You might think that having Cyclops (mutant terrorist) on the cover of Rolling Stone in All-New X-Men was a reference to the controversy surrounding Rolling Stone's "glam Boston Bomber" cover; however the first comic where it appeared came out at least six months before the actual bombing, much less the magazine cover.
When Pacific Rim was released in the UK, Judge Dredd Megazine reprinted Detonator X. Cue indignant fan letter complaining about how Guillermo del Toro didn't acknowledge his inspiration from a little-known British comic, to which the editor replied that giant robots fighting giant monsters had been a mainstay of Japanese monster movies for decades.
Most people think Barbara Gordon was the original Batgirl, and more comic book savvy people will say she was created for the 1966 Batman show. There was a Batgirl five years before Babs, though Betty Kane was written as "Bat-Girl" and was a Distaff Counterpart to Robin even more than later Batgirls.

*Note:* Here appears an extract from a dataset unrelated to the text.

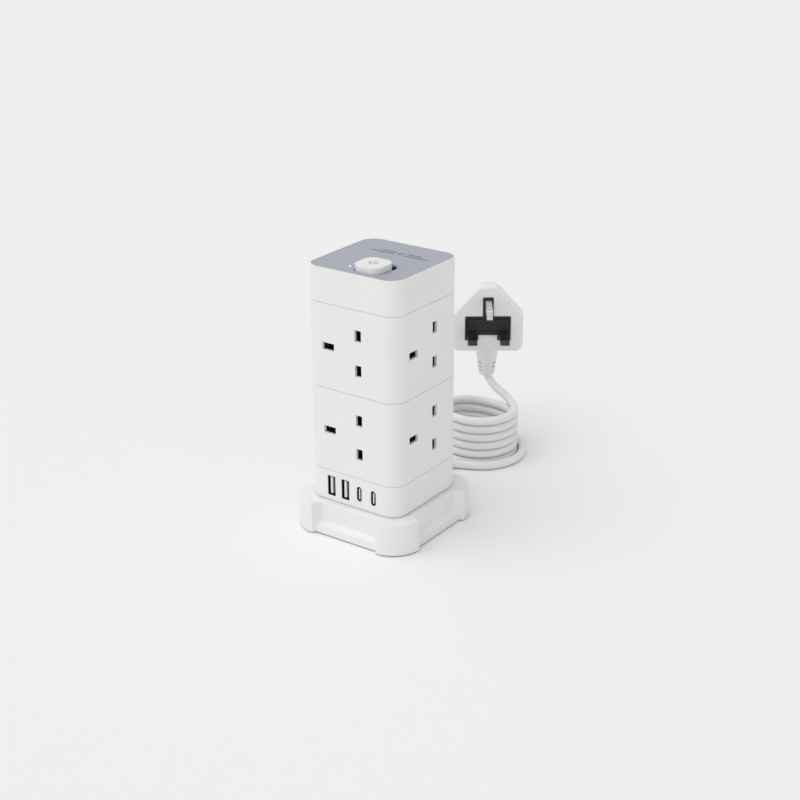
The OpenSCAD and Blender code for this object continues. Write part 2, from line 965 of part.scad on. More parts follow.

The Avengers, or an Avengers-like team, is assembled by S.H.I.E.L.D. to help stop villains instead of forming on its own. Sound familiar? Granted, it's regard by most fans as a Dork Age and hence most have chosen to forget about it, but Heroes Reborn, which saw print in 1996 was the first to use the concept of S.H.I.E.L.D. being the ones to bring together the Avengers, five years before The Ultimates did it and 16 years before The Avengers movie used it (and that was likely borrowed from The Ultimates).
An aircraft pilot named Hal Jordan, appearing in a superhero comic book? It happened in a Golden Age Timely/Marvel comic book starring Sub-Mariner, in 1945. Coincidentally (or not), his look is very simiar to his more famous namesake's, who showed up 10 years after.
Underground Comics: Often associated with Robert Crumb, though he wasn't the first artist to drawn comics tackling sexual and political taboos. Jaxxon's "God Nose" (1964) is seen as the oldest example. And in the 1930s and 1940s anonymous comic strip artists made pornographic parodies of well known comic book characters, nicknamed "Tijuana Bibles".